Lire la fin : partie 2/2

 

 


 

[1] Car  ‘‘en présence des décrets de Jupiter, s’évanouissent les desseins des mortels’’ (Eschyle, Prométhée enchaîné). Thème repris par le professeur Jean Tulard le 8 juin 2010, lors du ‘‘Colloque 1810’’, organisé par  la Fondation Napoléon et le Souvenir napoléonien aux Archives des Affaires étrangères, sous la forme : « Jupiter aveugle ceux qu’il veut perdre ».

[2] Du nom de Dom Pedro Mascarenhas, navigateur portugais qui y fît escale en 1528.

[3]  Proportionnellement à la population, ses statues y sont plus nombreuses que celles de Napoléon en France.

[4] Avant d’être commémorés par Guy Béart : « Pas question / Dans ces conditions / D’abandonner les Comptoirs de l’Inde ». Une certaine forme de pudeur nous incite à ne pas citer les couplets, mais le lecteur intéressé les trouvera aisément sur internet.

[5] Le général Magallon a épousé une Créole.

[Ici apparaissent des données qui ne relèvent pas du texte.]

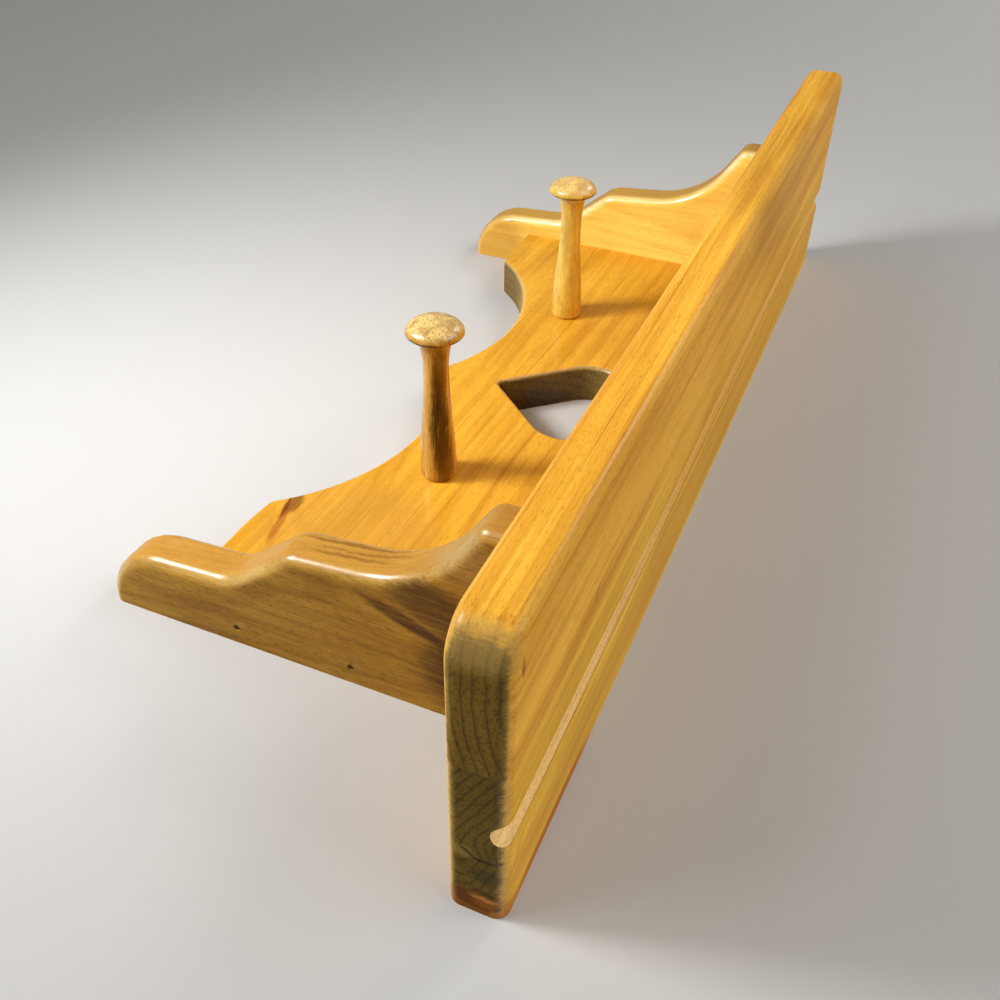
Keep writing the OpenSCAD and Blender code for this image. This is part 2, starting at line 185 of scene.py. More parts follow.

Aux Mascareignes, le mot créole désigne un colon blanc, et non un métis comme aux Antilles.

[6]  Il s’agit de la deuxième Belle Poule, construite en 1802. Elle sera remplacée en 1839 par la troisième, celle qui y ira chercher le cercueil de Napoléon à Sainte-Hélène. Aujourd’hui, il y a encore dans la Royale une goélette portant ce nom

[7] Lequel a près de lui son jeune frère Arthur qui rentrera en Angleterre en1805, en faisant escale à Sainte-Hélène, et se rendra plus célèbre sous le nom de Wellington.

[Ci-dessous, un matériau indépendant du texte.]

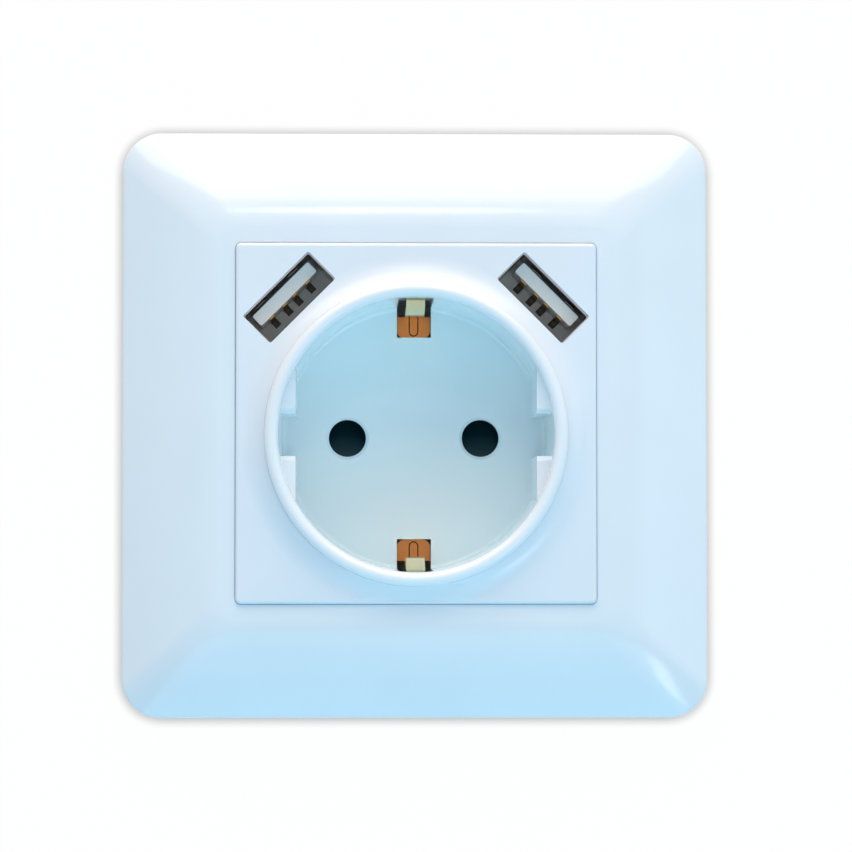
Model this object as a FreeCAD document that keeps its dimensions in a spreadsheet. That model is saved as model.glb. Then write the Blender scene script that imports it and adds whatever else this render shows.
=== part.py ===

[8] Correspondance générale de Napoléon Bonaparte, tome 4, Fayard/Fondation Napoléon, 2007. Lettres 9213 et 9215 des 14 et 15 septembre 1804 à Decrès : « Linois a rendu le pavillon français la risée de l’univers » - « Témoignez-lui [à Delarue] mon mécontentement et l’espèce de mépris que sa conduite m’inspire ».